The case of Kesl v. Cobine, 313 Ill. 438, was an ejectment action where the deed of one of the parties included the disputed strip. Evidence was offered by the other party to prove that the common grantor stated before the conveyances were made that the property line between the two tracts would be a certain designated place, which would indicate the strip in dispute as the property of the one offering the evidence. The trial court rejected the introduction of such evidence. In affirming the ruling this court said: “Appellant’s deed did not convey to him the land in question but appellees’ deed from the same grantor did convey to them the disputed land. If it was intended to convey the strip to appellant and not to appellees, that fact could not be shown in defense of an ejectment suit; nor was it competent to prove the grantor of appellant told him before he purchased, that the line of his land would be 25 feet east of the residence, which would give him the *473disputed tract.” The evidence of the three Redmeier witnesses in reference to the agreement between Chaides Redmeier and Henry Redmeier was not admissible in this action.
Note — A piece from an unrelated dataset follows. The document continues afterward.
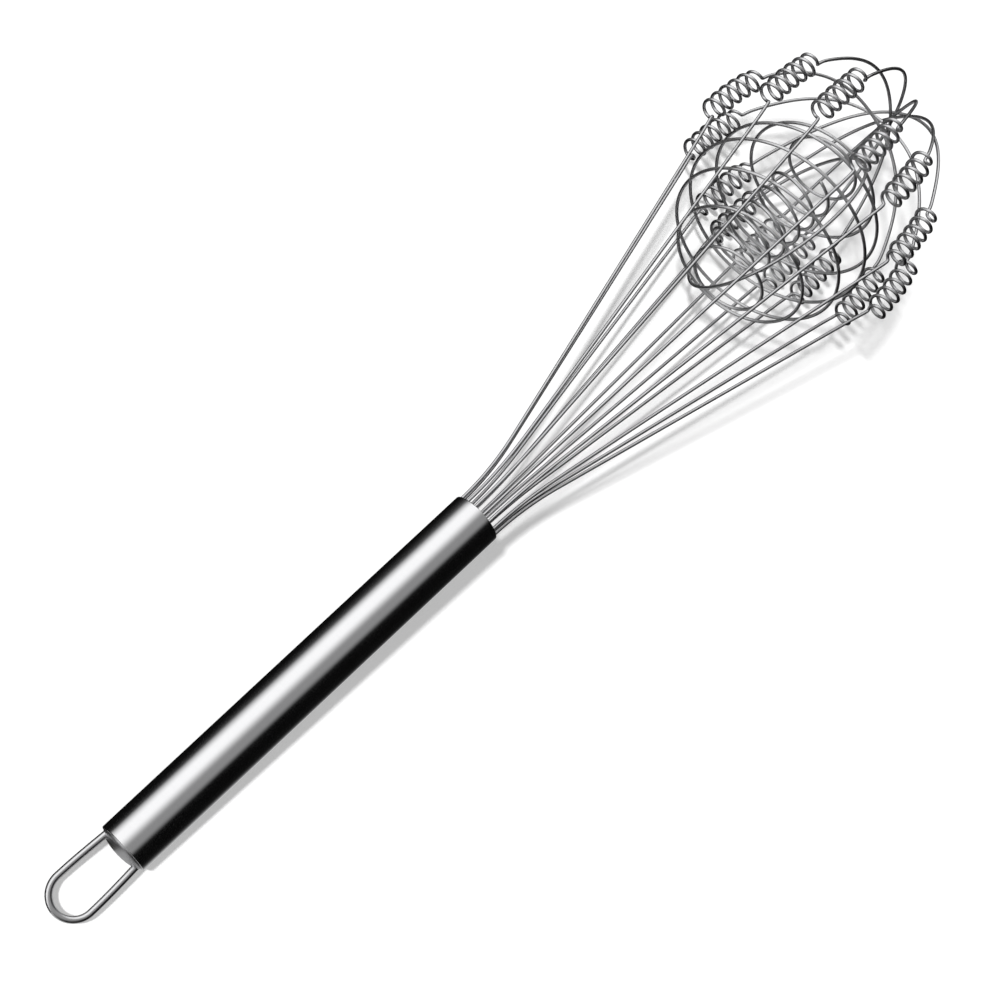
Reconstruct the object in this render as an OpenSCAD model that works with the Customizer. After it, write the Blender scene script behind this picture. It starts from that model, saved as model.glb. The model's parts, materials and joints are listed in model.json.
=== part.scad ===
// Balloon whisk lying on a table: tube handle, seven sprung wires and a loose wire ball.
// Millimetres, +Z up. The whisk axis runs in the XZ plane and rises toward the tip.

/* [Handle] */
// Outside diameter of the handle tube
tube_d = 16; // [14:0.5:20]
// Wall of the handle tube
tube_wall = 0.6; // [0.4:0.1:1]
// Length of the handle tube
tube_len = 134; // [90:1:170]
// Rounding of the two rims of the tube
rim_round = 0.25; // [0.1:0.05:0.3]
// Length of the plug that closes the tail
tail_plug_len = 12; // [8:1:20]
// Gap between a plug and the wall of the tube
plug_gap = 0.05; // [0.02:0.01:0.1]

/* [Hanging loop] */
// Wire of the hanging loop
loop_wire_d = 2.1; // [1.6:0.1:2.6]
// How far the loop stands out of the tail
loop_out = 25; // [18:1:40]
// Distance from the inside of the tube to the loop's wire
loop_edge = 0.4; // [0.3:0.1:1.5]
// Depth of the loop's legs in the tail plug
loop_seat = 8; // [5:1:11]

/* [Balloon wires] */
// Wire of the balloon
wire_d = 1; // [0.8:0.1:1.2]
// Length of each wire's end inside the handle
wire_seat = 20; // [12:1:30]
// Distance from the mouth over which a wire bends outward
flare_len = 24; // [15:1:40]
// Distance from the mouth to the foot of the coils
leg_len = 136; // [105:1:164]
// Radius of the balloon at the foot of the coils
leg_end_r = 36.8; // [30:0.1:45]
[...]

To overcome plaintiff’s record title to the disputed tract, defendant claims benefit of the twenty-year Statute of Limitations. During Charles Redmeier, Jr.’s., ownership of the north half of the quarter there were a house and other farm buildings on the northwest quarter of the northeast quarter just west of that part of the highway that is located on the quarter-quarter section line. He occupied this as a home. In 1917, subsequent to the making of the conveyance to his son, he erected a house and other farm buildings across the road on the northeast quarter of the northeast quarter and occupied it as a residence until his death July 12, 1933. Thereafter, the widow, Emma Redmeier, occupied it as a home until she conveyed the northeast quarter of the northeast quarter to the defendant in 1937. None of the buildings was located on the tract in dispute and it does not appear that it was ever separately enclosed .by a fence. During the lifetime of Charles Redmeier, Jr., Henry Redmeier farmed his father’s land located in the northeast quarter of the northeast quarter and the disputed area was included in this farming arrangement. After the death of his father, he continued as a tenant of Emma Redmeier.

From the facts related, it is obvious that Charles Redmeier’s possession of the disputed strip was not hostile in its inception but was a permissive use, granted by the son to the father. Adverse possession can not be made out by inference or by implication. The proof to be established must be clear, positive and unequivocal. All presumptions are in favor of the true owner. To entitle the person urging the Statute of Limitations as a defense the evidence must show that the possession was hostile, actual, visible, notorious and exclusive, and that it has been continuous for twenty years or more mujer claim of ownership and with*474out any recognition of the title of the true owner. Jones v. Scott, supra; Theiner v. Speckin, 290 Ill. 181; Zirngibl v. Calumet and Chicago Canal and Dock Co. 157 id. 430.

It should also be noted that during the lifetime of Charles Redmeier, Jr., Henry Redmeier at various dates executed three mortgages creating a lien on the land described as the northwest quarter of the northeast quarter. The last mortgage was foreclosed, and the complaint, decree and master’s deed, which was executed November 15, 1938, described the whole of the northwest quarter of the northeast quarter. Near the close of the period of redemption, Henry Redmeier executed a quitclaim deed to the mortgagee, Charles Loverkamp, in which he described the whole of the northwest quarter of the northeast quarter. It is also significant that when the children of Charles Redmeier conveyed to the widow August 12, 1933, they gave a warranty deed describing the land conveyed as the northeast quarter of the northeast quarter. From these facts and others of record, it is evident that the defendant has not shown a right to claim the title to the disputed tract by reason of adverse possession under the twenty-year Statute of Limitations.

For the reasons assigned the judgment of the circuit court is reversed and the cause remanded with directions to proceed in accordance with the views expressed.

Reversed and remanded, with directions.